Just this month, a report by the International Humanist Ethical Union listed Indonesia, along with Brunei and Malaysia, as the worst violator of rights and religious freedoms in Southeast Asia. It observed that faith communities outside of the six recognised official religions – Islam, Protestantism, Catholicism, Hinduism, Buddhism and Confucianism – “continue to experience official discrimination” in fundamental ways such as when registering marriages and births. It also cited the rising application of Sharia law in the province of Aceh, where the government forces women to wear Islamic dress code regardless of their faith and issues corporal punishment for “crimes” such as drinking alcohol and having extra-marital sex.

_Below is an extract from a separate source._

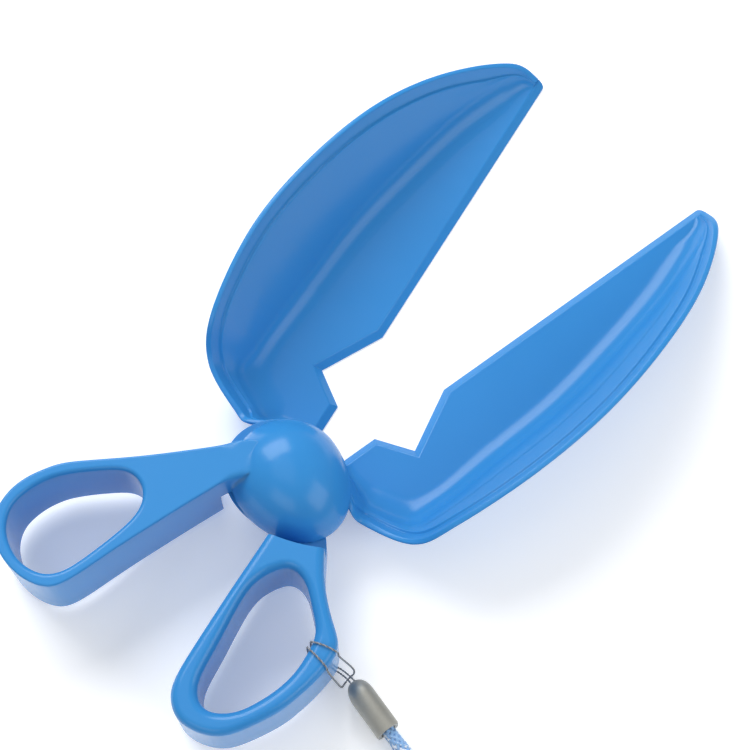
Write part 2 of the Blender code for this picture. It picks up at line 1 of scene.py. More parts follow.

In the context of the Ahok case, the Indonesian Legal Aid Foundation has said that blasphemy legislation restricts freedom of speech and is too broadly defined, meaning that anything could be considered a violation. The organisation’s chairman, Alvon Kurnia Palma, asserted that “we have to use the perspective of human rights and democracy first and use a criminal charge as the last resort.”

Activists have twice filed judicial reviews with the Constitutional Court against the 1965 blasphemy law in both 2008 and 2013, but the court ruled against them claiming the legislation is necessary to maintain public order. One dissenting judge, however, stated the legislation was “a product of the past,” and that “wrongful acts were being carried out against minority groups in its name.” The National Commission on Human Rights (Komnas Ham) criticised the ruling, accusing the court of failing to uphold protections enshrined under Indonesia’s 1945 constitution.

Justice may yet be served in the case of Ahok. The multi-faith panel of five judges appointed to preside over the case inspires confidence.

But in the long-run, the preservation of human rights in Indonesia ultimately relies upon overturning the 1965 Blasphemy Law and subsequent discriminatory legislation that limits freedom of religion and endangers the lives of Indonesia’s diverse minority communities.

As the Ahok case demonstrates the very existence of the democratic, pluralist Republic of Indonesia could depend on it.